**Short exercise:** Extract all lines containing "joints".
---------- Records provided ----------
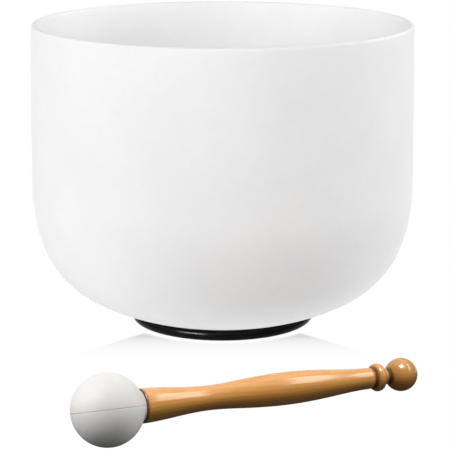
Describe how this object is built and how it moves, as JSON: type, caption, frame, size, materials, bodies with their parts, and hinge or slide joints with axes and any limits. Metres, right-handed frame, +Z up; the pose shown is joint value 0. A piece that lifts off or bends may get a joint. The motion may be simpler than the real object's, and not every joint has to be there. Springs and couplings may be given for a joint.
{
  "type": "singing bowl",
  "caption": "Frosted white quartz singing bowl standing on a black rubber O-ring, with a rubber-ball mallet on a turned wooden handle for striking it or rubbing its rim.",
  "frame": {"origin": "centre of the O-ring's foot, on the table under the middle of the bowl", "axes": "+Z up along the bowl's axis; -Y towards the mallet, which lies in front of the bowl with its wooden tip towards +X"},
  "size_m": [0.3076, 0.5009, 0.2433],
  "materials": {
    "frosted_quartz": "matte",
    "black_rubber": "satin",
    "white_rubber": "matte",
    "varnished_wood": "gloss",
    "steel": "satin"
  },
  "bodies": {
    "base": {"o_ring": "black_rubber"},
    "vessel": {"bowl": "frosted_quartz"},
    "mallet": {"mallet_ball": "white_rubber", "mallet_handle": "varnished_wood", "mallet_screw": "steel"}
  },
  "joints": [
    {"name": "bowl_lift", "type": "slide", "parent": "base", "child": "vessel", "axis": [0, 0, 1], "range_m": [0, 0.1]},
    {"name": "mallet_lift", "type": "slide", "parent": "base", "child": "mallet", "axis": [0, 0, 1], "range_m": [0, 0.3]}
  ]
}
----------
---------- Records provided ----------
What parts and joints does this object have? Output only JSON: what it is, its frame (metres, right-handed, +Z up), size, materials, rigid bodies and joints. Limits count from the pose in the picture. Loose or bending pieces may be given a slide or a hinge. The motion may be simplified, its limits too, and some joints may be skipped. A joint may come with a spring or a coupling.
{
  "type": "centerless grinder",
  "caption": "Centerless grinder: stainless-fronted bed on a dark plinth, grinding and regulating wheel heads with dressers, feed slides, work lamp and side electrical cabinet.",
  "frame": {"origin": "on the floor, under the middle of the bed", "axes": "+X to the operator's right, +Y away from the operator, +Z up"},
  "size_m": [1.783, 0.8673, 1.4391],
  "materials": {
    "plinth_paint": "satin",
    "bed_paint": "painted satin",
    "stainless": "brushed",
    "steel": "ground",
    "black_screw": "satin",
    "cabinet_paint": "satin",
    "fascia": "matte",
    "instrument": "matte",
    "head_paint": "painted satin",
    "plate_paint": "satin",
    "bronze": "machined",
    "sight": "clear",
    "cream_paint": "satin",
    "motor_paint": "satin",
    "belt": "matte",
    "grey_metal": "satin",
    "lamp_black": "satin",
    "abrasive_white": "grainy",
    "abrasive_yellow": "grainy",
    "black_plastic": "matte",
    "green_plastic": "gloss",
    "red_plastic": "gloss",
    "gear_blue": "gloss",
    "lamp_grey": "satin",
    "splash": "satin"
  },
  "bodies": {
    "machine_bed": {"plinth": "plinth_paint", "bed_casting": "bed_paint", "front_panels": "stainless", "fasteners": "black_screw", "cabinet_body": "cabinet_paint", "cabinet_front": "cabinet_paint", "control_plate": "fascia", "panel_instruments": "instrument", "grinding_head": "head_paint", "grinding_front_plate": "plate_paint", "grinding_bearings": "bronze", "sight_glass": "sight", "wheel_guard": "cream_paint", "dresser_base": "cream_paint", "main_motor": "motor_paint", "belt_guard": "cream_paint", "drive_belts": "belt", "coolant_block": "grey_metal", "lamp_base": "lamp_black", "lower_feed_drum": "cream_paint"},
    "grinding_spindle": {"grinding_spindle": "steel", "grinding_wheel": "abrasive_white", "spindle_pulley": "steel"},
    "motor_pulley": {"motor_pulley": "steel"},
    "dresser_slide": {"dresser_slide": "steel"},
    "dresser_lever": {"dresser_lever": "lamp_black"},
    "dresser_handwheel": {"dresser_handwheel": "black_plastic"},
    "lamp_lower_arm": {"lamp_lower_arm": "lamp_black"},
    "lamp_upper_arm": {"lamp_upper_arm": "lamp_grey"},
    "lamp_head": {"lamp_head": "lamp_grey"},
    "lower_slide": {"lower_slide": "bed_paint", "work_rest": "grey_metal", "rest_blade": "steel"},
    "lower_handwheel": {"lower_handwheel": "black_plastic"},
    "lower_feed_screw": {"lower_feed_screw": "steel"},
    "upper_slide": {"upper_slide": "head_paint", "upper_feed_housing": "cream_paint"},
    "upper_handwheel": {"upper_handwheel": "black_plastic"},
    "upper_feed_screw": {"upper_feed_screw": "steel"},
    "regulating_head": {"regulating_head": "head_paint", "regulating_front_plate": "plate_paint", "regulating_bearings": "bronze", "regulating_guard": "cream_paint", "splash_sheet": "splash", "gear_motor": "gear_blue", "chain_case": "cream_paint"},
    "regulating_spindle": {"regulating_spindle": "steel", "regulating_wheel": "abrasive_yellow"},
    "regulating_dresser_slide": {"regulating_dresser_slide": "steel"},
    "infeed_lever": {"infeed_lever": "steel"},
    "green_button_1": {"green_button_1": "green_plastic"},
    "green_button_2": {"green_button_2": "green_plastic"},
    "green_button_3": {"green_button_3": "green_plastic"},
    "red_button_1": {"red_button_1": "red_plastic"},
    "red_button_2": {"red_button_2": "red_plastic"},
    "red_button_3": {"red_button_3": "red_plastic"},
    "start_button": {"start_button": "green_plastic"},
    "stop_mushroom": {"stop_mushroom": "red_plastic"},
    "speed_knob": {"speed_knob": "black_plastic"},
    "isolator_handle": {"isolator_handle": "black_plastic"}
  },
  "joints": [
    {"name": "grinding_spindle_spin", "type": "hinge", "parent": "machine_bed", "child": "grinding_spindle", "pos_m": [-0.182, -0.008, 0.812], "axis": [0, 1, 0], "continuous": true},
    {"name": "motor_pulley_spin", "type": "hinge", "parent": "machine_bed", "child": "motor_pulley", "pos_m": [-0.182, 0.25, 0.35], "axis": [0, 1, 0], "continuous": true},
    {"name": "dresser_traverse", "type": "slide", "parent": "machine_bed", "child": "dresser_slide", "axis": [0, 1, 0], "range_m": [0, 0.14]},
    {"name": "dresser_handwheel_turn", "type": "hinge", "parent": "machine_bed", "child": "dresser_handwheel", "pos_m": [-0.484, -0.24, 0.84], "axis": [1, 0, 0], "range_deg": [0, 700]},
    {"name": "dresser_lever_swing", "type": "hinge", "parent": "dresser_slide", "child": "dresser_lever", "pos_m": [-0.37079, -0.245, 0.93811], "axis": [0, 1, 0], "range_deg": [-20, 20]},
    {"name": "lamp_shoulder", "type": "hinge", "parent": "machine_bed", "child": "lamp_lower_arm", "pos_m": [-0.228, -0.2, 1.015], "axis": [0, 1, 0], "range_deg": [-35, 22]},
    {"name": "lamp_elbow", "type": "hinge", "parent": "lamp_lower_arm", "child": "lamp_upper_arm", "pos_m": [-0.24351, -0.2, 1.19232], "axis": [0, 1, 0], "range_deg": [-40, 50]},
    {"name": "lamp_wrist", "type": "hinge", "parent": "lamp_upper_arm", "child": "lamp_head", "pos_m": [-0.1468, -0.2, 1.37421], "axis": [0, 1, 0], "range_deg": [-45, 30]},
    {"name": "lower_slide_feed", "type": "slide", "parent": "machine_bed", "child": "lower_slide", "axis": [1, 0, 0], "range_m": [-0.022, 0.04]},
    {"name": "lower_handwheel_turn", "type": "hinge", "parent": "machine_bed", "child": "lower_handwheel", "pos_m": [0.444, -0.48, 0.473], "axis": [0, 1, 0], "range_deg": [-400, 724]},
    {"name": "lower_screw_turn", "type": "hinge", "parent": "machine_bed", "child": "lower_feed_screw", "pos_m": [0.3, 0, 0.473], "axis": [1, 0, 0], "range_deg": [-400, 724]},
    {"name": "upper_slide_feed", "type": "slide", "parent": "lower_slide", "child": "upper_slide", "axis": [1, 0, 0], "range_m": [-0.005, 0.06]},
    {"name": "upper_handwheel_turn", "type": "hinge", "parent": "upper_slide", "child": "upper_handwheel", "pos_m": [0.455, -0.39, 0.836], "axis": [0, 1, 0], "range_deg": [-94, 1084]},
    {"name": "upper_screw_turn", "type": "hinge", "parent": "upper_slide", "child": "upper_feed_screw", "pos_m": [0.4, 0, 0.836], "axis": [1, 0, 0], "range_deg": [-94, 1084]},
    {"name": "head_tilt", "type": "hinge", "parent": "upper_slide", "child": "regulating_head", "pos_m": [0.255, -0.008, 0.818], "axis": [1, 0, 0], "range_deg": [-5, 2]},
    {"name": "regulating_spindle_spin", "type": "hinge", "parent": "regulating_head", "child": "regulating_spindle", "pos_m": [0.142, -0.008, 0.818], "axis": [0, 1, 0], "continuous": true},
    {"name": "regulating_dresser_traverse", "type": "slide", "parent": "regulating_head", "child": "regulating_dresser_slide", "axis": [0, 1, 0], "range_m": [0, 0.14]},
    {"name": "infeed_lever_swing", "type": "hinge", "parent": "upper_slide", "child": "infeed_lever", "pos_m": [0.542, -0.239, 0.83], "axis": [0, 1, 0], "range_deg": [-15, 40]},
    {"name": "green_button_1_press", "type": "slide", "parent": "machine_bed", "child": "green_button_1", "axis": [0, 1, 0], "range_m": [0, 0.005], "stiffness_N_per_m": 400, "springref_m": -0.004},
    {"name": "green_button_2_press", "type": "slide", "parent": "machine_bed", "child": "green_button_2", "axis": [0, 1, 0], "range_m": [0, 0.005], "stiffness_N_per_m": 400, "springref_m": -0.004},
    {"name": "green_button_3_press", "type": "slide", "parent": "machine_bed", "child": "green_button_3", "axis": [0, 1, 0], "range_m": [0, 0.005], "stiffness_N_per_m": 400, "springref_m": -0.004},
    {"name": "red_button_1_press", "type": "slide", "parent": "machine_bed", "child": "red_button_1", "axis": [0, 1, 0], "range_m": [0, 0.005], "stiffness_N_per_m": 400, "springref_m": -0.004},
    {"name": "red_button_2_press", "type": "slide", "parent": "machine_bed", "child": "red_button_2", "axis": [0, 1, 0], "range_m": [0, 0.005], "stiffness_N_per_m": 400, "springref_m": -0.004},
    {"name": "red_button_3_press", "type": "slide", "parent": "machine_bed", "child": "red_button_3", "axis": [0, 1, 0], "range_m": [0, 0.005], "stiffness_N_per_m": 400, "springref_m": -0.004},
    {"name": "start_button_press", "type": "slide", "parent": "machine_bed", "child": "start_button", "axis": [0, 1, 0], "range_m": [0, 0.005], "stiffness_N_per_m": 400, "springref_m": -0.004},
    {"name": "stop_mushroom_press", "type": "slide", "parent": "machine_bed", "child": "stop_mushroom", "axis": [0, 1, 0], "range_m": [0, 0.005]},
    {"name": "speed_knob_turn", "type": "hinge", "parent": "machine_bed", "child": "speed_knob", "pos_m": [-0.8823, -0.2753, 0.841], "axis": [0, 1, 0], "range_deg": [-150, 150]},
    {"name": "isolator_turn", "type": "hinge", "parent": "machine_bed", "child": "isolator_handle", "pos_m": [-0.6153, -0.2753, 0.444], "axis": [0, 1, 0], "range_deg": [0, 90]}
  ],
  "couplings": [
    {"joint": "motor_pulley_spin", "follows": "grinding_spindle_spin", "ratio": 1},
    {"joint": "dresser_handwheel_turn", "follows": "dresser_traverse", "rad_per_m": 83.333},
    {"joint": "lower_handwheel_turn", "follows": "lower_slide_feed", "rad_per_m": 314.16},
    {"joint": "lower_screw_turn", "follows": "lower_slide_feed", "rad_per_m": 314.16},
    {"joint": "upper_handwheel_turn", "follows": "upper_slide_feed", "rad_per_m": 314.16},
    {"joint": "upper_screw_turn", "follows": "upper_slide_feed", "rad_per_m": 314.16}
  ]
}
----------
**Problem solution:**
Describe how this object is built and how it moves, as JSON: type, caption, frame, size, materials, bodies with their parts, and hinge or slide joints with axes and any limits. Metres, right-handed frame, +Z up; the pose shown is joint value 0. A piece that lifts off or bends may get a joint. The motion may be simpler than the real object's, and not every joint has to be there. Springs and couplings may be given for a joint.
  "joints": [
What parts and joints does this object have? Output only JSON: what it is, its frame (metres, right-handed, +Z up), size, materials, rigid bodies and joints. Limits count from the pose in the picture. Loose or bending pieces may be given a slide or a hinge. The motion may be simplified, its limits too, and some joints may be skipped. A joint may come with a spring or a coupling.
  "joints": [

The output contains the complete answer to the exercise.